[Stored records]:
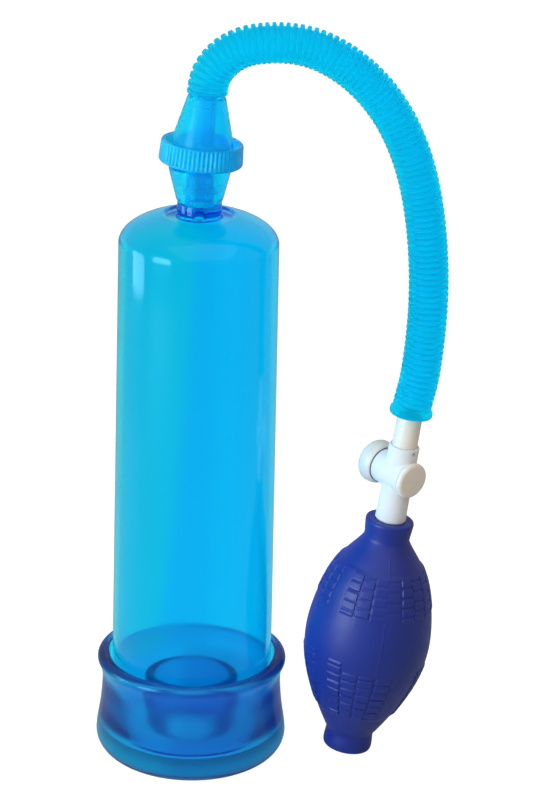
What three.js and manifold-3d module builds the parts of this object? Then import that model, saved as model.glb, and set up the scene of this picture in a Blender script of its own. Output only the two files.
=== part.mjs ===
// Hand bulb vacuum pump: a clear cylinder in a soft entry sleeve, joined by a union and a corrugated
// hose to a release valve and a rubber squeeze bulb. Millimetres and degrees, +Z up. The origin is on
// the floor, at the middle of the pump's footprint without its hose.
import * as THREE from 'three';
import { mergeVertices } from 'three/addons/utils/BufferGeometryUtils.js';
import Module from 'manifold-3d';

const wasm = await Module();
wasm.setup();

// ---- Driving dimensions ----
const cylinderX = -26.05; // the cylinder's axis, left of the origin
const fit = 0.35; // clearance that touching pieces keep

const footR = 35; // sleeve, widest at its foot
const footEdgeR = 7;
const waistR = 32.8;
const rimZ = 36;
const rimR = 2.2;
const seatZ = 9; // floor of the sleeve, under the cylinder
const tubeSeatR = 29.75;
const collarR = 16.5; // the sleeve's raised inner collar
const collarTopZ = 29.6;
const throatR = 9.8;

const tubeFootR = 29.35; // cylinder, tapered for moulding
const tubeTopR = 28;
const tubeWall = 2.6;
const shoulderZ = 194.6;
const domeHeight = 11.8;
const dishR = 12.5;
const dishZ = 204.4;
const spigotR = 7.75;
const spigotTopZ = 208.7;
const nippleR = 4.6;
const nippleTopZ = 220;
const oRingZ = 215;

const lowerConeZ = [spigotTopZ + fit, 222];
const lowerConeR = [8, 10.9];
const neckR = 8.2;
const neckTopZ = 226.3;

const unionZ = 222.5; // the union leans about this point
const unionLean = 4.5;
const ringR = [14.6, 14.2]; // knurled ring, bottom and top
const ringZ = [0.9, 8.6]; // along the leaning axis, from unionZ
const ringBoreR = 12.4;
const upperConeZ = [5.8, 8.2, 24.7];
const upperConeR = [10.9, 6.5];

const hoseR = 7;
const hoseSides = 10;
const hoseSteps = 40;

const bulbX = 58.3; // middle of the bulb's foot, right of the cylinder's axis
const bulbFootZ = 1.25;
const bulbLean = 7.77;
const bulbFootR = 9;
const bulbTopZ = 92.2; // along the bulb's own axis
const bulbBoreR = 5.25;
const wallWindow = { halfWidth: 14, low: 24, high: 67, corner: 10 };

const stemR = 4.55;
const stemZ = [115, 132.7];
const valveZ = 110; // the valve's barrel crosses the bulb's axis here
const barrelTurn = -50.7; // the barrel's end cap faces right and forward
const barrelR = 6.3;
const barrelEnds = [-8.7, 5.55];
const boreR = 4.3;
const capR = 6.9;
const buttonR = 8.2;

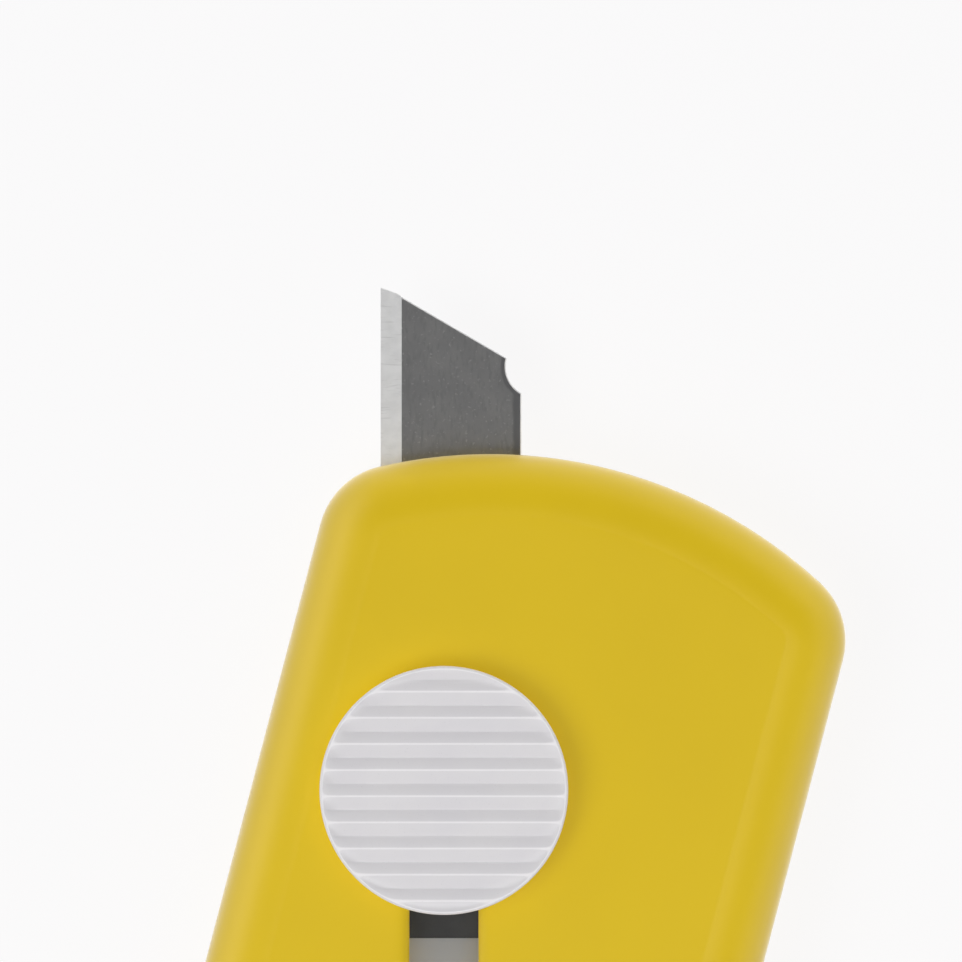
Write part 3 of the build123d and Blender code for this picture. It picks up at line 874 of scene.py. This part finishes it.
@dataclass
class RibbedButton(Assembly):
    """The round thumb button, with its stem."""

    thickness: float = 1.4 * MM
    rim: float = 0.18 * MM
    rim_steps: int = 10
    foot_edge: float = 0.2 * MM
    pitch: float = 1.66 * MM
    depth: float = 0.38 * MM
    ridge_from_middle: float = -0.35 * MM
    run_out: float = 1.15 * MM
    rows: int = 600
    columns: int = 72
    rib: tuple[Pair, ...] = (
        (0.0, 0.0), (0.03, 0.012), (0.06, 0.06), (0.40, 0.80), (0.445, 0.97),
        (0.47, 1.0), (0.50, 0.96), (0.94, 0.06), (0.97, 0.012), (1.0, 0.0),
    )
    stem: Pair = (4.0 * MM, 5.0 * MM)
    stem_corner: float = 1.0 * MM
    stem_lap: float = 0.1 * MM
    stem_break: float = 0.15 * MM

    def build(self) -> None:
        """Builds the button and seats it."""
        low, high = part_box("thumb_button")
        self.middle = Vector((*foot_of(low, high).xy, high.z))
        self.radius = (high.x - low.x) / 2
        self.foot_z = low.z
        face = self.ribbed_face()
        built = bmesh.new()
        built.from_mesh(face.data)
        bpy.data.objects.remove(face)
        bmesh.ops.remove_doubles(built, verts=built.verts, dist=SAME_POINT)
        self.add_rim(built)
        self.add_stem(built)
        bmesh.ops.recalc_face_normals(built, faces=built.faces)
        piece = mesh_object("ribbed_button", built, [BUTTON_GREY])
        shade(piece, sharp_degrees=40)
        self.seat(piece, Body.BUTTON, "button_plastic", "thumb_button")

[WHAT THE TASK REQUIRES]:
The records above must be repeated exactly, every one of them.

[WRITTEN RESPONSE]:
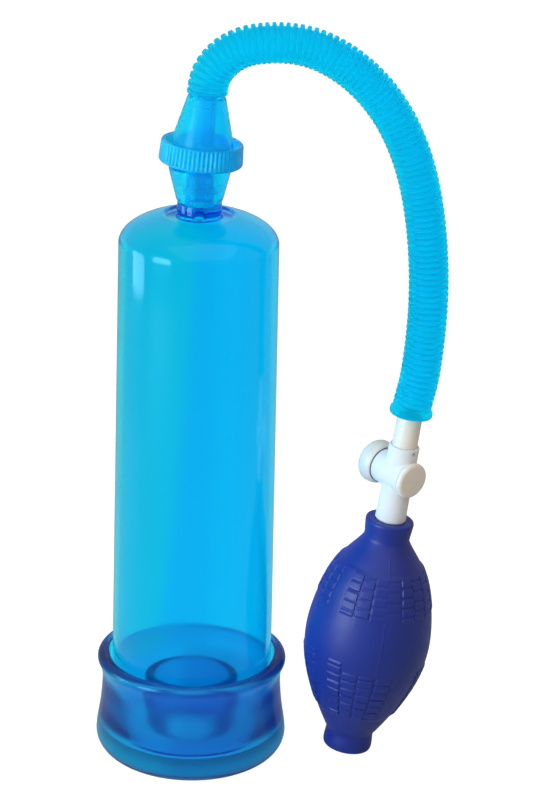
What three.js and manifold-3d module builds the parts of this object? Then import that model, saved as model.glb, and set up the scene of this picture in a Blender script of its own. Output only the two files.
=== part.mjs ===
// Hand bulb vacuum pump: a clear cylinder in a soft entry sleeve, joined by a union and a corrugated
// hose to a release valve and a rubber squeeze bulb. Millimetres and degrees, +Z up. The origin is on
// the floor, at the middle of the pump's footprint without its hose.
import * as THREE from 'three';
import { mergeVertices } from 'three/addons/utils/BufferGeometryUtils.js';
import Module from 'manifold-3d';

const wasm = await Module();
wasm.setup();

// ---- Driving dimensions ----
const cylinderX = -26.05; // the cylinder's axis, left of the origin
const fit = 0.35; // clearance that touching pieces keep

const footR = 35; // sleeve, widest at its foot
const footEdgeR = 7;
const waistR = 32.8;
const rimZ = 36;
const rimR = 2.2;
const seatZ = 9; // floor of the sleeve, under the cylinder
const tubeSeatR = 29.75;
const collarR = 16.5; // the sleeve's raised inner collar
const collarTopZ = 29.6;
const throatR = 9.8;

const tubeFootR = 29.35; // cylinder, tapered for moulding
const tubeTopR = 28;
const tubeWall = 2.6;
const shoulderZ = 194.6;
const domeHeight = 11.8;
const dishR = 12.5;
const dishZ = 204.4;
const spigotR = 7.75;
const spigotTopZ = 208.7;
const nippleR = 4.6;
const nippleTopZ = 220;
const oRingZ = 215;

const lowerConeZ = [spigotTopZ + fit, 222];
const lowerConeR = [8, 10.9];
const neckR = 8.2;
const neckTopZ = 226.3;

const unionZ = 222.5; // the union leans about this point
const unionLean = 4.5;
const ringR = [14.6, 14.2]; // knurled ring, bottom and top
const ringZ = [0.9, 8.6]; // along the leaning axis, from unionZ
const ringBoreR = 12.4;
const upperConeZ = [5.8, 8.2, 24.7];
const upperConeR = [10.9, 6.5];

const hoseR = 7;
const hoseSides = 10;
const hoseSteps = 40;

const bulbX = 58.3; // middle of the bulb's foot, right of the cylinder's axis
const bulbFootZ = 1.25;
const bulbLean = 7.77;
const bulbFootR = 9;
const bulbTopZ = 92.2; // along the bulb's own axis
const bulbBoreR = 5.25;
const wallWindow = { halfWidth: 14, low: 24, high: 67, corner: 10 };

const stemR = 4.55;
const stemZ = [115, 132.7];
const valveZ = 110; // the valve's barrel crosses the bulb's axis here
const barrelTurn = -50.7; // the barrel's end cap faces right and forward
const barrelR = 6.3;
const barrelEnds = [-8.7, 5.55];
const boreR = 4.3;
const capR = 6.9;
const buttonR = 8.2;

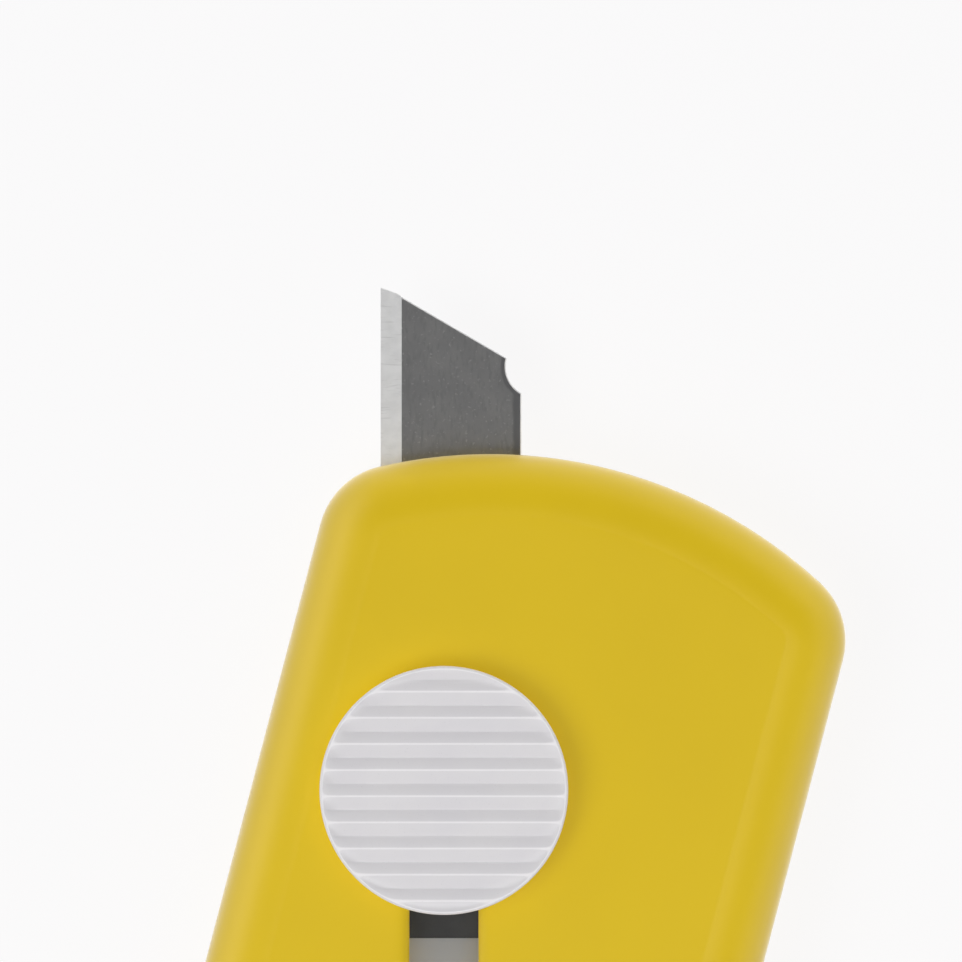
Write part 3 of the build123d and Blender code for this picture. It picks up at line 874 of scene.py. This part finishes it.
@dataclass
class RibbedButton(Assembly):
    """The round thumb button, with its stem."""

    thickness: float = 1.4 * MM
    rim: float = 0.18 * MM
    rim_steps: int = 10
    foot_edge: float = 0.2 * MM
    pitch: float = 1.66 * MM
    depth: float = 0.38 * MM
    ridge_from_middle: float = -0.35 * MM
    run_out: float = 1.15 * MM
    rows: int = 600
    columns: int = 72
    rib: tuple[Pair, ...] = (
        (0.0, 0.0), (0.03, 0.012), (0.06, 0.06), (0.40, 0.80), (0.445, 0.97),
        (0.47, 1.0), (0.50, 0.96), (0.94, 0.06), (0.97, 0.012), (1.0, 0.0),
    )
    stem: Pair = (4.0 * MM, 5.0 * MM)
    stem_corner: float = 1.0 * MM
    stem_lap: float = 0.1 * MM
    stem_break: float = 0.15 * MM

    def build(self) -> None:
        """Builds the button and seats it."""
        low, high = part_box("thumb_button")
        self.middle = Vector((*foot_of(low, high).xy, high.z))
        self.radius = (high.x - low.x) / 2
        self.foot_z = low.z
        face = self.ribbed_face()
        built = bmesh.new()
        built.from_mesh(face.data)
        bpy.data.objects.remove(face)
        bmesh.ops.remove_doubles(built, verts=built.verts, dist=SAME_POINT)
        self.add_rim(built)
        self.add_stem(built)
        bmesh.ops.recalc_face_normals(built, faces=built.faces)
        piece = mesh_object("ribbed_button", built, [BUTTON_GREY])
        shade(piece, sharp_degrees=40)
        self.seat(piece, Body.BUTTON, "button_plastic", "thumb_button")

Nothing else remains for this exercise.